In 2017, she got back racing, narrowly missing the final at the World University Games in Taiwan. As a junior she had run 13.34 to win that silver medal, but she was still well off that.

In 2018, all signs were that her best form was returning, but Lavin was trying to keep too many plates spinning at once: final-year-studies at UCD, 37 hours of physiotherapy placements a week, part-time work to fund training camps abroad, and trying to absorb the training of a full-time athlete.

She'd been flying in training but when she got to races, 13.5 was as much as she could manage.

That changed this year, Lavin now based back home under the watchful eye of long-time coach Noelle Morrissey. "I'm so much more recovered this year and I'm happy again in Limerick," she says.

She fits her physiotherapy work around her training, doing enough of it to fund trips abroad for races and training camps. "You have to do it yourself," she says, speaking the harsh reality for most Irish athletes.

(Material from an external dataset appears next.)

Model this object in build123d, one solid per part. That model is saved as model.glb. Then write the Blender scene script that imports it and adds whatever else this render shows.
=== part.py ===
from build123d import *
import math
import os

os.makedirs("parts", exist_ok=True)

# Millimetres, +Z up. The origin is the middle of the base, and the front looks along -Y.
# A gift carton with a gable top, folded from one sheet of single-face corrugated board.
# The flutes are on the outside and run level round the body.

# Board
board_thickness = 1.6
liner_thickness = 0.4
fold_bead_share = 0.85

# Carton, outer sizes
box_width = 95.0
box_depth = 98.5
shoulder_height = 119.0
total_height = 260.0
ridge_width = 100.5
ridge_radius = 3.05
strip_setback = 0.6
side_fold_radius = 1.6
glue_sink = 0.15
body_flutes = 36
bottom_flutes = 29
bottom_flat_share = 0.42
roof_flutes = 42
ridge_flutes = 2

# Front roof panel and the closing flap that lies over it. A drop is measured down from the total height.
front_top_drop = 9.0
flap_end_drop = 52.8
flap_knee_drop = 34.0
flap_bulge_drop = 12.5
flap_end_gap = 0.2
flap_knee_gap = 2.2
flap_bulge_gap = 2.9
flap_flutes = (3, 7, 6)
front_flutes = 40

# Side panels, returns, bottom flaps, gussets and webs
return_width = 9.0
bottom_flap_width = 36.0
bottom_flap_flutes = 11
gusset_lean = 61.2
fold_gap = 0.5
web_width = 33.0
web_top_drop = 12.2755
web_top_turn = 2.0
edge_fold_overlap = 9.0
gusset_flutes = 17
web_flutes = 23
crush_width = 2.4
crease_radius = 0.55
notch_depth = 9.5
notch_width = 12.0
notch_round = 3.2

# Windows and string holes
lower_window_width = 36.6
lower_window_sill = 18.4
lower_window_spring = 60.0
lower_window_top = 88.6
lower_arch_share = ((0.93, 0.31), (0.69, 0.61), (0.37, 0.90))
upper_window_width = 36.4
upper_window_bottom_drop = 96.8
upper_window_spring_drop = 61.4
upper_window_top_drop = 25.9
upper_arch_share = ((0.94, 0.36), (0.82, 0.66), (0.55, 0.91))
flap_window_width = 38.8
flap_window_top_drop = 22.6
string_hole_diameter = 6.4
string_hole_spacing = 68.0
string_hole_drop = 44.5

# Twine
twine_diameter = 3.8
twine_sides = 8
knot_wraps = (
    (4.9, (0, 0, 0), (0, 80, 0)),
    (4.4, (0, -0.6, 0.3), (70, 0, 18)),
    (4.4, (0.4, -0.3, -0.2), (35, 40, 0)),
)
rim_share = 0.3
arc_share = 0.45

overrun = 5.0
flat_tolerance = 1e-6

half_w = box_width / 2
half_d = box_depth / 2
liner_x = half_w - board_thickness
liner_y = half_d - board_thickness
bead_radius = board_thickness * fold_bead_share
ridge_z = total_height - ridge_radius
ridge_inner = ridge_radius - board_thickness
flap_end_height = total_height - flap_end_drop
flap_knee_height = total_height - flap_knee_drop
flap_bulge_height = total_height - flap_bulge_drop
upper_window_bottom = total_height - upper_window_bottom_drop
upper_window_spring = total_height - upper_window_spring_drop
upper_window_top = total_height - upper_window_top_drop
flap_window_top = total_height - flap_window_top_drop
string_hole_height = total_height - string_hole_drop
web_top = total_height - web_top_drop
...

Over time, she has learned the value of caution. During the indoor season Lavin was carrying a hamstring niggle, but instead of ploughing ahead with it she took time off. "Five years ago I would have kept going," she says. Her patience was rewarded outdoors, Lavin clocking 13.26 in Geneva earlier this month, her fastest time in five years.

It was a run that propelled her back to international class, and she looked right at home on that stage yesterday at the European Games in Minsk, Belarus, running 13.46 to finish second in Ireland's match behind European champion Elvira Herman.

Another race awaits tomorrow, then she has a summer of racing to enjoy the fruits of her persistence.

When she reflects on the past five years, she sees with crystal clarity the mistakes she made, but regret is not a word she'll reach for: she could never know then what she does now.

But given how hard it was to stay the course, was it ever an option to walk away? "No," she says. "I was never going to give up."